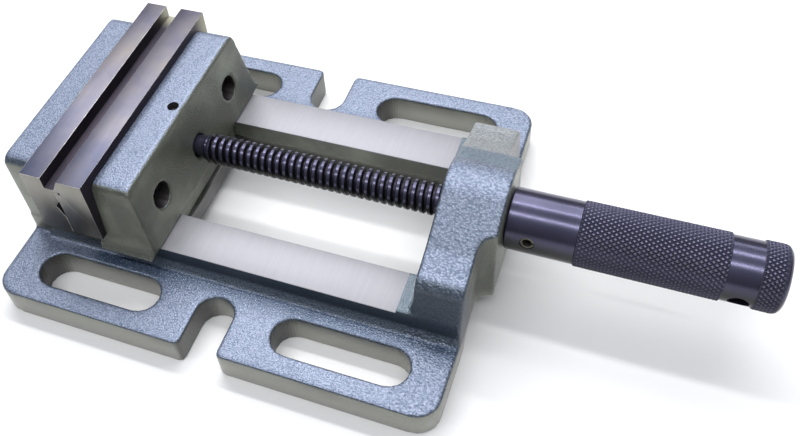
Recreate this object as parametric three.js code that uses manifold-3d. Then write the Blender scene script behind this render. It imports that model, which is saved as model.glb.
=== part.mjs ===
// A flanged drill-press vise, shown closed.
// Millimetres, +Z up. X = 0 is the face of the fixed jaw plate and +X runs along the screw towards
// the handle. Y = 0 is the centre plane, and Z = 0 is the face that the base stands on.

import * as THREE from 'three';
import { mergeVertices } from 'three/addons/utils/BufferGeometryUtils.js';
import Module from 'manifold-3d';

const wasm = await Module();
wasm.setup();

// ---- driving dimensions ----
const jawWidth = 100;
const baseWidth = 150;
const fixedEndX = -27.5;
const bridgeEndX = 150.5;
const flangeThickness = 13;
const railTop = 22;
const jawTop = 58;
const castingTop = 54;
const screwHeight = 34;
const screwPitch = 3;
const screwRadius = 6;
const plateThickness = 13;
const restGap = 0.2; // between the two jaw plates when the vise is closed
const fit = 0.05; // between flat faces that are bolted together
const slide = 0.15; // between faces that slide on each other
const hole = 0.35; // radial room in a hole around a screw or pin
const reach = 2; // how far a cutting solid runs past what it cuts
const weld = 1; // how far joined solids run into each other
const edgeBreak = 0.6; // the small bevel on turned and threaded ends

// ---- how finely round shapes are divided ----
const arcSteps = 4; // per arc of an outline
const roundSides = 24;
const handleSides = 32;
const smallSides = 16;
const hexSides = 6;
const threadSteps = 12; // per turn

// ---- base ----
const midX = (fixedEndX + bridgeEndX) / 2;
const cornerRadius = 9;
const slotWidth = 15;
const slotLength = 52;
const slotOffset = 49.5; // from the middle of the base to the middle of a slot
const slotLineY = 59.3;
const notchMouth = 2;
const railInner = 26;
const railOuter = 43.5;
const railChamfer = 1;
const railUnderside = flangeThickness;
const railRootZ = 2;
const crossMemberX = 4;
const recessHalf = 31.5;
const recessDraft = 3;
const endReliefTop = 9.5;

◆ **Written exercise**
Copy exactly the lines that run from the first line of the data to the line containing "wasm.setup();", please, with both ends included and nothing else.

◆ **Result of the task**
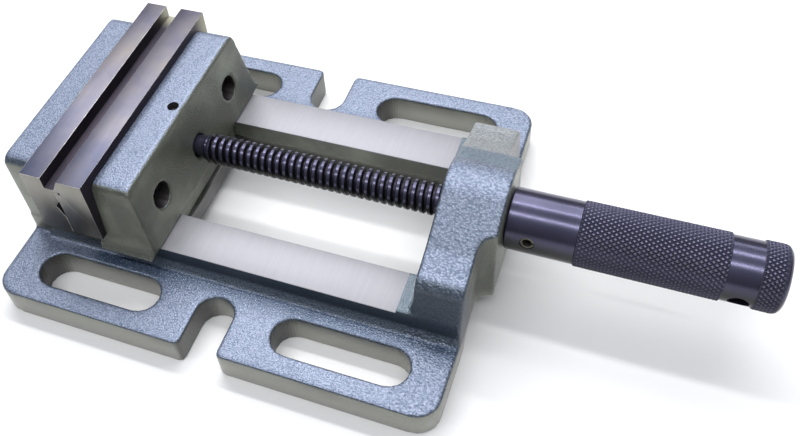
Recreate this object as parametric three.js code that uses manifold-3d. Then write the Blender scene script behind this render. It imports that model, which is saved as model.glb.
=== part.mjs ===
// A flanged drill-press vise, shown closed.
// Millimetres, +Z up. X = 0 is the face of the fixed jaw plate and +X runs along the screw towards
// the handle. Y = 0 is the centre plane, and Z = 0 is the face that the base stands on.

import * as THREE from 'three';
import { mergeVertices } from 'three/addons/utils/BufferGeometryUtils.js';
import Module from 'manifold-3d';

const wasm = await Module();
wasm.setup();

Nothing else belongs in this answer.